> From: Honnappa Nagarahalli [mailto:honnappa.nagaraha...@arm.com]
> Sent: Thursday, 27 January 2022 05.07
> 
> Thanks Morten, appreciate your comments. Few responses inline.
> 
> > -----Original Message-----
> > From: Morten Brørup <m...@smartsharesystems.com>
> > Sent: Sunday, December 26, 2021 4:25 AM
> >
> > > From: Feifei Wang [mailto:feifei.wa...@arm.com]
> > > Sent: Friday, 24 December 2021 17.46
> > >
> <snip>
> 
> > >
> > > However, this solution poses several constraint:
> > >
> > > 1)The receive queue needs to know which transmit queue it should
> take
> > > the buffers from. The application logic decides which transmit port
> to
> > > use to send out the packets. In many use cases the NIC might have a
> > > single port ([1], [2], [3]), in which case a given transmit queue
> is
> > > always mapped to a single receive queue (1:1 Rx queue: Tx queue).
> This
> > > is easy to configure.
> > >
> > > If the NIC has 2 ports (there are several references), then we will
> > > have
> > > 1:2 (RX queue: TX queue) mapping which is still easy to configure.
> > > However, if this is generalized to 'N' ports, the configuration can
> be
> > > long. More over the PMD would have to scan a list of transmit
> queues
> > > to pull the buffers from.
> >
> > I disagree with the description of this constraint.
> >
> > As I understand it, it doesn't matter now many ports or queues are in
> a NIC or
> > system.
> >
> > The constraint is more narrow:
> >
> > This patch requires that all packets ingressing on some port/queue
> must
> > egress on the specific port/queue that it has been configured to ream
> its
> > buffers from. I.e. an application cannot route packets between
> multiple ports
> > with this patch.
> Agree, this patch as is has this constraint. It is not a constraint
> that would apply for NICs with single port. The above text is
> describing some of the issues associated with generalizing the solution
> for N number of ports. If N is small, the configuration is small and
> scanning should not be bad.
> 

Perhaps we can live with the 1:1 limitation, if that is the primary use case.

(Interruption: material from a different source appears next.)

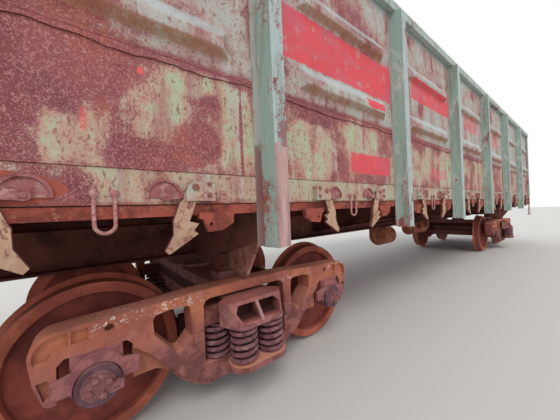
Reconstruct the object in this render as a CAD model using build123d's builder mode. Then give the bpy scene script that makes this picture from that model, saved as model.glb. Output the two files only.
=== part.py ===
from build123d import *
import os

os.makedirs("parts", exist_ok=True)

# An open wagon for loose loads, with a floor of fourteen drop hatches, on two cast bogies.
# X runs along the wagon, Y across it and Z up. The origin is under the wagon's middle, at the
# level of the wheel flanges' lowest points, and the rail head is RAIL_Z above it.
# All sizes are in millimetres. A place written as (y, z) or (x, z) is in the wagon's own frame,
# and an outline that starts with u or w is measured along X from its own hatch or bogie.

# Wheels and axles
RAIL_Z = 28.0  # rail head, so also the height of a wheel flange
TREAD_R = 475.0
WHEEL_BACKS = 1440.0  # between the backs of the two wheels of an axle
RIM_W = 130.0
RIM_DEPTH = 67.0  # rim thickness under the tread
HUB_R = 132.0
SEAT_R = 97.0  # axle radius in the wheel
JOURNAL_R = 65.0
AXLE_R = 82.5
AXLE_HALF = 1120.0
AXLE_Z = RAIL_Z + TREAD_R

# Bogies
WHEELBASE = 1850.0
FRAME_Y = 1018.0  # middle of a side frame
FRAME_W = 152.0
FRAME_TOP_Z = RAIL_Z + 822.0
FRAME_FOOT_Z = RAIL_Z + 155.0
SEAT_Z = RAIL_Z + 320.0  # top of the spring seat
SPRING_H = 236.0
SPRING_R = 99.0
SPRING_ROW = 195.0  # between the rows of a spring group, along Y
SPRING_STEP = 225.0  # between the springs of a row
SPRING_LIP = 12.0  # how far the outer springs stand past the bolster's ends
BOLSTER_TOP_Z = RAIL_Z + 790.0
SEATING = 0.3  # gap of a piece that rests or turns on another

# Underframe
POST_PITCH = 1730.0
WALL_Y = 1455.0  # outer face of the side sheets
SHEET_T = 6.0
FLOOR_Z = RAIL_Z + 1414.0  # top of a closed hatch lid
CAP_T = 12.0
CAP_Z = FLOOR_Z + 6.0 + CAP_T  # top of the cross members
SILL_Z = RAIL_Z + 940.0
SILL_H = 310.0
SILL_IN = 165.0  # inner face of a sill web
SILL_T = 12.0
SILL_FOOT = 300.0
SILL_FOOT_T = 16.0
SPINE_FOOT = 70.0  # half width of the spine's lower flange
SPINE_CAP = 75.0
SPINE_WEB = 10.0
CHORD_Z = RAIL_Z + 1390.0
CHORD_H = 165.0
CHORD_T = 10.0
CHORD_LEG = 70.0
END_DECK = 301.0  # from the inside of the end wall to the outer face of the end beam
END_T = 10.0
PIPE_FLAT = 18.5  # half width of the train pipe, beside the sill's foot
PIPE_Y = SILL_FOOT + PIPE_FLAT
PIPE_Z = SILL_Z - 4.0
COUPLER_Z = RAIL_Z + 1060.0
COUPLER_REACH = 600.0  # from the end beam to the pulling face
SHANK = 170.0  # square shank of a coupler

# Body
TOP_Z = RAIL_Z + 3484.0
RAIL_H = 104.0
RAIL_OUT = 60.0  # top rail's overhang past the sheets
LAP_Z = RAIL_Z + 2090.0  # joint of the lower and upper sheets
POST_FOOT_Z = RAIL_Z + 1120.0
POST_DEPTH = 112.0
POST_FLANGE = 124.0
PRESS_DEPTH = 50.0  # how far a pressed ridge stands out of the sheet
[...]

Alternatively, the feature could fall back to using the mempool if unable to 
get/put buffers directly from/to a participating NIC. In this case, I envision 
a library serving as a shim layer between the NICs and the mempool. In other 
words: Take a step back from the implementation, and discuss the high level 
requirements and architecture of the proposed feature.

> >
> > >
> 
> <snip>
> 
> > >
> >
> > You are missing the fourth constraint:
> >
> > 4) The application must transmit all received packets immediately,
> i.e. QoS
> > queueing and similar is prohibited.
> I do not understand this, can you please elaborate?. Even if there is
> QoS queuing, there would be steady stream of packets being transmitted.
> These transmitted packets will fill the buffers on the RX side.

E.g. an appliance may receive packets on a 10 Gbps backbone port, and queue 
some of the packets up for a customer with a 20 Mbit/s subscription. When there 
is a large burst of packets towards that subscriber, they will queue up in the 
QoS queue dedicated to that subscriber. During that traffic burst, there is 
much more RX than TX. And after the traffic burst, there will be more TX than 
RX.

> 
> >
> <snip>
> 
> > >
> >
> > The patch provides a significant performance improvement, but I am
> > wondering if any real world applications exist that would use this.
> Only a
> > "router on a stick" (i.e. a single-port router) comes to my mind, and
> that is
> > probably sufficient to call it useful in the real world. Do you have
> any other
> > examples to support the usefulness of this patch?
> SmartNIC is a clear and dominant use case, typically they have a single
> port for data plane traffic (dual ports are mostly for redundancy)
> This patch avoids good amount of store operations. The smaller CPUs
> found in SmartNICs have smaller store buffers which can become
> bottlenecks. Avoiding the lcore cache saves valuable HW cache space.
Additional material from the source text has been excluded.